8.Following the meeting with the Financial Affairs Panel of the previous Legislative Council in July 1996, the Financial Services Bureau has also prepared a pamphlet listing out specifically the commonly seen fraudulent activities in relation to Loco London gold and silver trading. A copy of which is at Annex. The pamphlets are distributed at the District Offices of the Labour Department and the Home Affairs Department. Copies are also available at the Consumer Council counters and at Police stations. The Police have also highlighted complaints about bullion trading activities in its Police Call programmes. The relevant episodes will be replayed from time to time. There are also designated officers at the Financial Services Bureau, Labour Department and the Police to answer public enquiries about Loco London gold trading.

9.In summer 1997, we have taken a more pro-active approach to distribute the pamphlets to -

  1. all secondary schools through Education Department. School authorities are invited to post the pamphlets on the notice boards and teachers have been asked to brief the students on the possible traps in Loco London gold trading in suitable occasions;

  2. all Student Affairs Office of all tertiary institutions (e.g. universities, Vocational Training Council, Institute of Education, etc.) so that students can have access to the relevant information; and

  3. all housing estates managed by the Housing Department. The pamphlets would be posted on the notice boards at the entrances of each building.

10.We will further enhance the distribution of information by -

  1. seeking co-operation from non-government organisations serving new immigrants and/or youth to help distribute the pamphlets to their clients;

  2. asking the District Offices, particular those in areas with higher concentration of new immigrants, to actively distribute the pamphlets to the new immigrants; and

  3. asking the Immigrant Department to help distribute the pamphlets to the newly arrived immigrants at the border control points.

11.From a wider perspective, the Securities and Futures Commission have produced a series of TV programmes and brochures to educate the public the right way of doing investment, with emphasis on knowing more about the investment products and the risks involved, as well as the rights and obligations of signing investment contracts.

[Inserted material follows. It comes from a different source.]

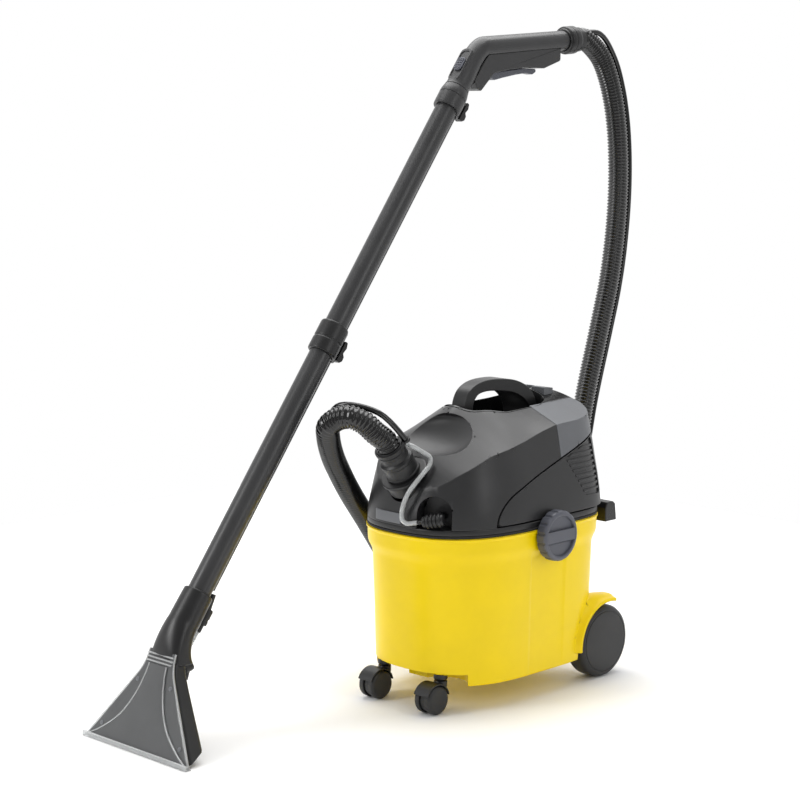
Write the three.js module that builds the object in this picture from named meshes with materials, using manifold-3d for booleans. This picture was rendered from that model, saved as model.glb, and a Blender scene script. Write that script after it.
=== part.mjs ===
// Spot extractor: a wheeled container with a lift-off suction head, a fresh water tank, and a wand
// that stands on its floor nozzle beside it. Millimetres, +Z up, the container's front faces -Y.
import * as THREE from "three";
import { mergeVertices } from "three/addons/utils/BufferGeometryUtils.js";
import Module from "manifold-3d";

const wasm = await Module();
wasm.setup();

// ---------------------------------------------------------------- driving dimensions
const SHIFT = { x: 37.25, y: 132.25 };    // moves the machine's own middle so that the origin is centred
const GAP = 0.3;                        // clearance between pieces that touch
const SLIVER = 0.06;                     // faces thinner than this are merged away
const SIDES = [["left", -1], ["right", 1]];

const RIM = { z: 268, half: 134, front: -198, rear: 160, middle: -30 };
const WALL = 3;
const FRONT_ARCH = { y: -150, z: 58 };  // the underside steps up in front of this line
const BASE_Z = 40;

const WHEEL = { radius: 58, width: 36, outer: 121.4, y: 154 };
const AXLE_RADIUS = 4;
const WELL = { radius: 66, inner: 78 };
const FENDER = { thick: 5, outer: 129, from: 76, to: 174 };

const CASTER = { x: 59.5, y: -162, trail: 20, radius: 22, disc: 11, web: 5, swing: 42 };
const KNOB = { y: 6, z: 256, radius: 39, thick: 17.6, inner: 134.9 };

const HEAD_Z = 281.3;
const PORT = { y: -178, z: 355, tilt: THREE.MathUtils.degToRad(36), outer: 33, bore: 25.6 };
const CORE = { half: 71.4, rear: 117.4, wall: 3 };   // motor bay, which the tank wraps round
const COUPLING = { x: 63, y: -180, z: 303, radius: 27, turn: THREE.MathUtils.degToRad(21) };
const POCKET = { half: 33, front: -46, rear: 88, floor: 414 };

const WAND = { x: -110, lip: 117, foot: -607 };
const WAND_DIR = new THREE.Vector3(0, 0.5991, 0.8007);
const WAND_ZERO = new THREE.Vector3(WAND.x, -644.5, 0);   // where the tube's axis meets the floor
const TUBE_RADIUS = 17.5;
const HOSE_RADIUS = 18;
const SPRAY_HOSE_RADIUS = 4.5;

// ---------------------------------------------------------------- colours
const skin = (color, roughness, metalness = 0) =>
  new THREE.MeshStandardMaterial({ color, roughness, metalness });
const YELLOW = () => skin(0xf2d800, 0.4);
const BLACK = () => skin(0x2b2b2d, 0.5);
const HEAD_GREY = () => skin(0x3a3a3c, 0.45);
const PANEL_GREY = () => skin(0x6e7074, 0.5);
const KNOB_GREY = () => skin(0x5f6167, 0.5);
const HOSE_BLACK = () => skin(0x141414, 0.3);
const CLEAR = () => skin(0xd8dcdc, 0.15);
const STEEL = () => skin(0xb8babd, 0.3, 1);
const WHITE = () => skin(0xe6e6e2, 0.5);

// ---------------------------------------------------------------- solids
const V = (x, y, z) => new THREE.Vector3(x, y, z);

function signedVolume(geometry) {
  const p = geometry.attributes.position, index = geometry.index.array;
  const a = V(0, 0, 0), b = V(0, 0, 0), c = V(0, 0, 0);
  let sum = 0;
  for (let i = 0; i < index.length; i += 3) {
    a.fromBufferAttribute(p, index[i]);
    b.fromBufferAttribute(p, index[i + 1]);
    c.fromBufferAttribute(p, index[i + 2]);
    sum += a.dot(b.cross(c)) / 6;
  }
  return sum;
}

// Any closed geometry as a solid, with its faces turned outwards.
function solid(geometry) {
  const bare = geometry.clone();
  bare.deleteAttribute("normal");
  bare.deleteAttribute("uv");
  const merged = mergeVertices(bare, 1e-3);
  const tri = new Uint32Array(merged.index.array);
  if (signedVolume(merged) < 0) {
    for (let i = 0; i < tri.length; i += 3) [tri[i + 1], tri[i + 2]] = [tri[i + 2], tri[i + 1]];
  }
  const vertProperties = new Float32Array(merged.attributes.position.array);
  return new wasm.Manifold(new wasm.Mesh({ numProp: 3, vertProperties, triVerts: tri }));
}

function toGeometry(body) {
  const mesh = body.getMesh();
  const geometry = new THREE.BufferGeometry();
  geometry.setAttribute("position", new THREE.BufferAttribute(mesh.vertProperties, 3));
  geometry.setIndex(new THREE.BufferAttribute(mesh.triVerts, 1));
  return geometry;
}

const join = (...bodies) => bodies.reduce((a, b) => a.add(b));
const cut = (body, ...tools) => tools.reduce((a, b) => a.subtract(b), body);

function box(x0, x1, y0, y1, z0, z1) {
  const g = new THREE.BoxGeometry(x1 - x0, y1 - y0, z1 - z0);
  return solid(g.translate((x0 + x1) / 2, (y0 + y1) / 2, (z0 + z1) / 2));
}

// A cylinder or cone from one point to another.
function rod(from, to, radius, end = radius, sides = 24) {
  const g = new THREE.CylinderGeometry(end, radius, from.distanceTo(to), sides);
  const turn = new THREE.Quaternion().setFromUnitVectors(V(0, 1, 0), to.clone().sub(from).normalize());
  const middle = from.clone().add(to).multiplyScalar(0.5);
  return solid(g.applyQuaternion(turn).translate(middle.x, middle.y, middle.z));
}

// A turned solid: the profile is [radius, distance] pairs, along the axis from a point.
function turned(profile, from, axis, sides = 32) {
  const g = new THREE.LatheGeometry(profile.map(([r, h]) => new THREE.Vector2(r, h)), sides);
  const turn = new THREE.Quaternion().setFromUnitVectors(V(0, 1, 0), axis.clone().normalize());
  return solid(g.applyQuaternion(turn).translate(from.x, from.y, from.z));
}

const collar = (inner, outer, from, to, sides = 32) =>
  turned([[inner, 0], [outer, 0], [outer, from.distanceTo(to)], [inner, from.distanceTo(to)], [inner, 0]],
    from, to.clone().sub(from), sides);

// An outline in (y, z) pushed along X.
function alongX(points, x0, x1) {
  const shape = new THREE.Shape(points.map(([y, z]) => new THREE.Vector2(y, z)));
  const g = new THREE.ExtrudeGeometry(shape, { depth: x1 - x0, bevelEnabled: false });
  g.applyMatrix4(new THREE.Matrix4().makeBasis(V(0, 1, 0), V(0, 0, 1), V(1, 0, 0)));
  return solid(g.translate(x0, 0, 0));
}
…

12.The education programme has proven to be effective so far. The number of telephone enquiries received by this Bureau has decreased. The Police has also received more complaints form the public, which reflect increasing public awareness of the fraudulent activities conducted in the name of London gold trading. Up to the middle of this month, investigation has been made into 37 complaints. So far, one conviction has been made by court.

13.The Administration will continue to work with all relevant bodies with a view to enhancing their understanding of the nature and risks of their investment, including the Loco London gold.